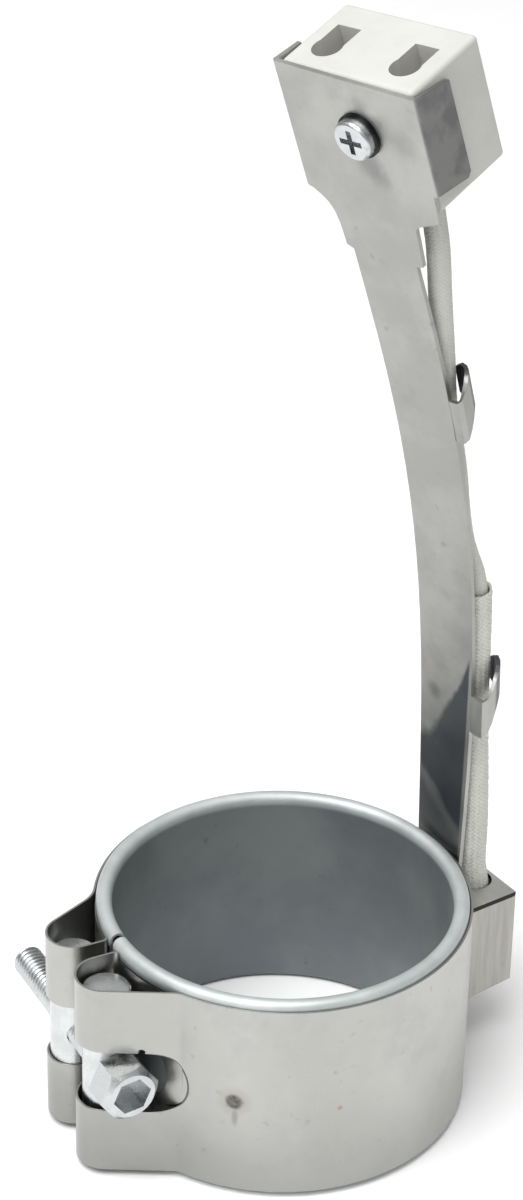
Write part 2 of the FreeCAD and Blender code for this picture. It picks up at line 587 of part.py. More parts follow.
nut = hexprism(scr + Ne * (cer_d - 3.55), Ne, 7.0, 3.2, U).cut(Part.makeCylinder(2.0, 8, scr + Ne * (cer_d - 5), Ne))
save("block_nut", nut)

# ------------------------------------------------------------------ feed-through pins inside the box
for k, az in (("a", pin_az[0]), ("b", pin_az[1])):
    d = pol(1, az)
    bead = Part.makeCylinder(1.7, 2.8, pol(33.1, az, axis_z), d).cut(Part.makeCylinder(0.62, 6, pol(32, az, axis_z), d))
    save("feed_bead_%s" % k, bead)
    save("feed_pin_%s" % k, Part.makeCylinder(0.55, 5.2, pol(32.8, az, axis_z), d))

# overlaps between pieces
names = sorted(made)
for i, a in enumerate(names):
    for b in names[i + 1:]:
        A, B = made[a], made[b]
        if not A.BoundBox.intersect(B.BoundBox):
            continue
        v = A.common(B).Volume
        if v > 0.005:
            print("OVERLAP %s / %s %.3f" % (a, b, v))
print("nodes", len(made))
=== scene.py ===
import bpy, bmesh, math
from mathutils import Vector, Matrix


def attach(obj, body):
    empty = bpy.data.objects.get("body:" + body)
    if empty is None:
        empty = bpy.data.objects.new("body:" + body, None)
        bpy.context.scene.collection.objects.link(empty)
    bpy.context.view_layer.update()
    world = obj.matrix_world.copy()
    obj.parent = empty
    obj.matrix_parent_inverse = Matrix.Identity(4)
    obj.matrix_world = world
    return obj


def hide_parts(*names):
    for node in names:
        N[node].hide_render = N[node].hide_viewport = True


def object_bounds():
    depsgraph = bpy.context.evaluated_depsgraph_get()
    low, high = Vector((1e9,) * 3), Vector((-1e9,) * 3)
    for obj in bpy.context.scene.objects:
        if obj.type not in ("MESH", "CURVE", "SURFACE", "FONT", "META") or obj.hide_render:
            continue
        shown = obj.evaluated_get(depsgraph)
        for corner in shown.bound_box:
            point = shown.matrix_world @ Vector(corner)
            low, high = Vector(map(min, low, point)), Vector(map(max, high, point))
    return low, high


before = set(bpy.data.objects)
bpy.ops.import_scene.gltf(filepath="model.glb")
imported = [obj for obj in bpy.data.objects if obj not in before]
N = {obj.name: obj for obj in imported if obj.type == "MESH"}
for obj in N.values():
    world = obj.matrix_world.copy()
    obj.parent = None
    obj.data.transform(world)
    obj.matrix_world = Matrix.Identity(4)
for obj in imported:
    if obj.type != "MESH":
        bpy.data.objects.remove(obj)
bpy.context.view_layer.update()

MM = 0.001

# ------------------------------------------------------------------ node helpers
def new_mat(name):
    m = bpy.data.materials.new(name)
    m.use_nodes = True
    nt = m.node_tree
    for n in list(nt.nodes):
        nt.nodes.remove(n)
    out = nt.nodes.new("ShaderNodeOutputMaterial")
    b = nt.nodes.new("ShaderNodeBsdfPrincipled")
    nt.links.new(b.outputs[0], out.inputs[0])
    return m, nt, b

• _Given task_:
Give back, exactly as written, the lines from the one with "obj.matrix_world = Matrix.Identity(4)" to the last line.

• _Answer to the exercise_:
    obj.matrix_world = Matrix.Identity(4)
for obj in imported:
    if obj.type != "MESH":
        bpy.data.objects.remove(obj)
bpy.context.view_layer.update()

MM = 0.001

# ------------------------------------------------------------------ node helpers
def new_mat(name):
    m = bpy.data.materials.new(name)
    m.use_nodes = True
    nt = m.node_tree
    for n in list(nt.nodes):
        nt.nodes.remove(n)
    out = nt.nodes.new("ShaderNodeOutputMaterial")
    b = nt.nodes.new("ShaderNodeBsdfPrincipled")
    nt.links.new(b.outputs[0], out.inputs[0])
    return m, nt, b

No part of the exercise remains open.